**DATA SECTION**
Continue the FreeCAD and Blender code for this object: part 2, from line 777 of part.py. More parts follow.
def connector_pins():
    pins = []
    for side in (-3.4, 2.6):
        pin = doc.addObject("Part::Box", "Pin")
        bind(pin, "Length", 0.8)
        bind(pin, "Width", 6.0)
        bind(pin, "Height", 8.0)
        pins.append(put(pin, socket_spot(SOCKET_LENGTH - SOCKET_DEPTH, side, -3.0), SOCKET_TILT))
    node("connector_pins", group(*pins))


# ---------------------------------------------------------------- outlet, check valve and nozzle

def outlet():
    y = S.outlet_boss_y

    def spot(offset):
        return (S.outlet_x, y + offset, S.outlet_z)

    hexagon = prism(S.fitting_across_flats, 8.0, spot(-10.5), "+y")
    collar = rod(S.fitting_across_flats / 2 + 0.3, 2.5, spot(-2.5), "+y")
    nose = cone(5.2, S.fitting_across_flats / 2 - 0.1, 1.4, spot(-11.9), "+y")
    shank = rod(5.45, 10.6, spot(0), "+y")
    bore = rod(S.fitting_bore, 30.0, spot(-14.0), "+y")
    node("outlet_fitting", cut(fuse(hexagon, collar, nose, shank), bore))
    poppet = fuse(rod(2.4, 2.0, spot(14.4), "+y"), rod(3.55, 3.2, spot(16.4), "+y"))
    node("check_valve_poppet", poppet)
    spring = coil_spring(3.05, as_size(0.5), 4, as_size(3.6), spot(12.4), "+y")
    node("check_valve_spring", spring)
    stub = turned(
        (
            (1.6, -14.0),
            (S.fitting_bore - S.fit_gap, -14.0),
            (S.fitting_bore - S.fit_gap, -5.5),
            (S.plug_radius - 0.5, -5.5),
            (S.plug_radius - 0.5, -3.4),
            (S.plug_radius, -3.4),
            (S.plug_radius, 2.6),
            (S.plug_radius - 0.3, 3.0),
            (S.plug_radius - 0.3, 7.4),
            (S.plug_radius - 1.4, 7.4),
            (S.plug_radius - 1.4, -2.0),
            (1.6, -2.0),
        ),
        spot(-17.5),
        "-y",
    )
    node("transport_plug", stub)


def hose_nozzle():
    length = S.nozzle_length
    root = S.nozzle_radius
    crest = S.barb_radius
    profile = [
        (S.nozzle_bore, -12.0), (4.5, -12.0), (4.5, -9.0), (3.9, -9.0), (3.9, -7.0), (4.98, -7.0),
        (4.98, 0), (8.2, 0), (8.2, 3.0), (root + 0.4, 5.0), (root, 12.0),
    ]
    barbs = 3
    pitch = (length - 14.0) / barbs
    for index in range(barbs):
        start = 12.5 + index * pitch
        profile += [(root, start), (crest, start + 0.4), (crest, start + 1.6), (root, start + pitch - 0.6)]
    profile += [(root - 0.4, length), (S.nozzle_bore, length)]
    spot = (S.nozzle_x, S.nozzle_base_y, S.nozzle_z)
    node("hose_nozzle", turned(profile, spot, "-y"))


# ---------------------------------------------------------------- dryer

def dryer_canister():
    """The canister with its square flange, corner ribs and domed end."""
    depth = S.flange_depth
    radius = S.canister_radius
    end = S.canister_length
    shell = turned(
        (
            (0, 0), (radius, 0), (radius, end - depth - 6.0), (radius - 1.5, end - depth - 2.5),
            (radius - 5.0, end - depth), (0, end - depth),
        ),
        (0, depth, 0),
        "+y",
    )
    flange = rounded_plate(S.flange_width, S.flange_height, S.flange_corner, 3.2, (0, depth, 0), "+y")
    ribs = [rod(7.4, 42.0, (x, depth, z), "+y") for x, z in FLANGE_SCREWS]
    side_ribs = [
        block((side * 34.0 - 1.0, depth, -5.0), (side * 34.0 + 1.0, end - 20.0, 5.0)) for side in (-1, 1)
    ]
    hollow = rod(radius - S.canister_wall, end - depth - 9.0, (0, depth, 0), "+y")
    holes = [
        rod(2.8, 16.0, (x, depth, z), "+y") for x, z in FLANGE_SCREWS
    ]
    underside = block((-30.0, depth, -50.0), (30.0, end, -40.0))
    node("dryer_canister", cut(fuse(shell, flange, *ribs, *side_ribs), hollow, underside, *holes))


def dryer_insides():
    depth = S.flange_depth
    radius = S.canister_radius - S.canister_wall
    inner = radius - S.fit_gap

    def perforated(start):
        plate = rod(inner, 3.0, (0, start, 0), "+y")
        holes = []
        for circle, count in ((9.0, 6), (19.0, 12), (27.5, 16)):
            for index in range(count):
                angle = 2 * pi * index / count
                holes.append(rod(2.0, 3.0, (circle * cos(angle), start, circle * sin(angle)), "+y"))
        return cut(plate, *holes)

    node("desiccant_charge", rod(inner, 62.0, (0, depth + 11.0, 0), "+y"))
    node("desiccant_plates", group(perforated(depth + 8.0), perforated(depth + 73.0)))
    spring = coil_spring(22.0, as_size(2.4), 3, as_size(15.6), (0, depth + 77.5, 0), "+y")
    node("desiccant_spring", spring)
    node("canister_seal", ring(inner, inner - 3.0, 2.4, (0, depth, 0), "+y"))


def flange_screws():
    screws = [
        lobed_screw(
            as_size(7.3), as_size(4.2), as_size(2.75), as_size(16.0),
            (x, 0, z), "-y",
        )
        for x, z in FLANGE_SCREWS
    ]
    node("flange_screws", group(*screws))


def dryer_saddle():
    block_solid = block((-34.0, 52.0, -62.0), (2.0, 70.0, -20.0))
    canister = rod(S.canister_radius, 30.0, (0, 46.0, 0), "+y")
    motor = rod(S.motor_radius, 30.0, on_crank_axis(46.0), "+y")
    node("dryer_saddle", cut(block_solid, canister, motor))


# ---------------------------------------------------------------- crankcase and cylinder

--

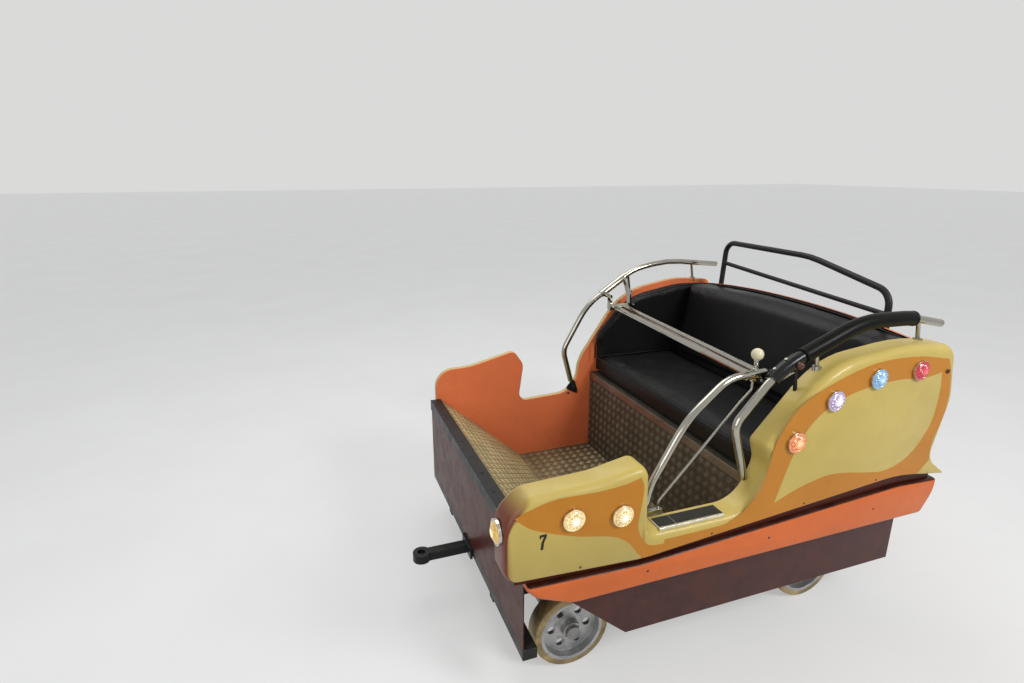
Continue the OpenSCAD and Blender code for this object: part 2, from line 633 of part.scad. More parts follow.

**GOAL OF THE EXERCISE**
Take the lines from the line with "Continue the FreeCAD" through the line with "return (S.outlet_x, y", both ends included, and give them again exactly, with nothing else.

**SOLUTION BELOW**
Continue the FreeCAD and Blender code for this object: part 2, from line 777 of part.py. More parts follow.
def connector_pins():
    pins = []
    for side in (-3.4, 2.6):
        pin = doc.addObject("Part::Box", "Pin")
        bind(pin, "Length", 0.8)
        bind(pin, "Width", 6.0)
        bind(pin, "Height", 8.0)
        pins.append(put(pin, socket_spot(SOCKET_LENGTH - SOCKET_DEPTH, side, -3.0), SOCKET_TILT))
    node("connector_pins", group(*pins))


# ---------------------------------------------------------------- outlet, check valve and nozzle

def outlet():
    y = S.outlet_boss_y

    def spot(offset):
        return (S.outlet_x, y + offset, S.outlet_z)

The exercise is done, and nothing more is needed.